Deploying infrastructure with code lets you implement these strategies based on your application requirements. The code snippet below is an example of provisioned concurrency; a fully worked example is available on Github.

// Read the config of whether to provision fixed concurrency for Lambda
const config = new pulumi.Config();
const provisionedConcurrentExecutions = config.getNumber("provisionedConcurrency");

// Create a Lambda function, using code from the `./app` folder.
const lambda = new aws.lambda.Function("mylambda", {
    runtime: aws.lambda.DotnetCore2d1Runtime,
    code: new pulumi.asset.AssetArchive({
        ".": new pulumi.asset.FileArchive(dotNetApplicationPublishFolder),
    }),
    timeout: 300,
    handler: dotNetApplicationEntryPoint,
    role: role.arn,
    publish: !!provisionedConcurrentExecutions, // Versioning required for provisioned concurrency
    environment: {
        variables: {
            "COUNTER_TABLE": counterTable.name,
        },
    },
}, { dependsOn: [policy] });

if (provisionedConcurrentExecutions) {
    const concurrency = new aws.lambda.ProvisionedConcurrencyConfig("concurrency", {
        functionName: lambda.name,
        qualifier: lambda.version,
        provisionedConcurrentExecutions,
    });
}

Conclusion

Serverless is an attractive alternative to architectures that require hands-on management of servers.
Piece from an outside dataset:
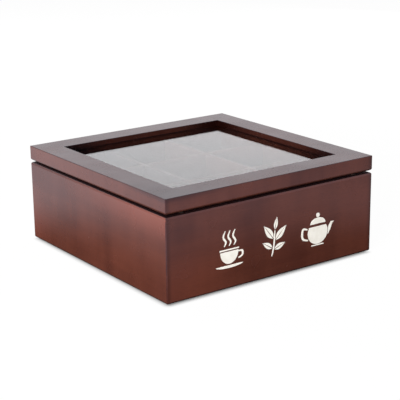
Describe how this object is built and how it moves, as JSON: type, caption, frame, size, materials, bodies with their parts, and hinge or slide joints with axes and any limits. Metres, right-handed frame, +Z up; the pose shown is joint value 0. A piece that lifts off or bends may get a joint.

Despite this, it does not relieve you of the tasks needed to create and manage the ancillary resources needed for a modern application in production. Architecture as code enables you to declare resources and reuse them to ensure a standard and reproducible infrastructure. Also, you can deploy multiple functions and applications with a single Pulumi project, saving time and effort required to deploy them individually. Finally, you can tune your deployment strategies to overcome cold-start issues.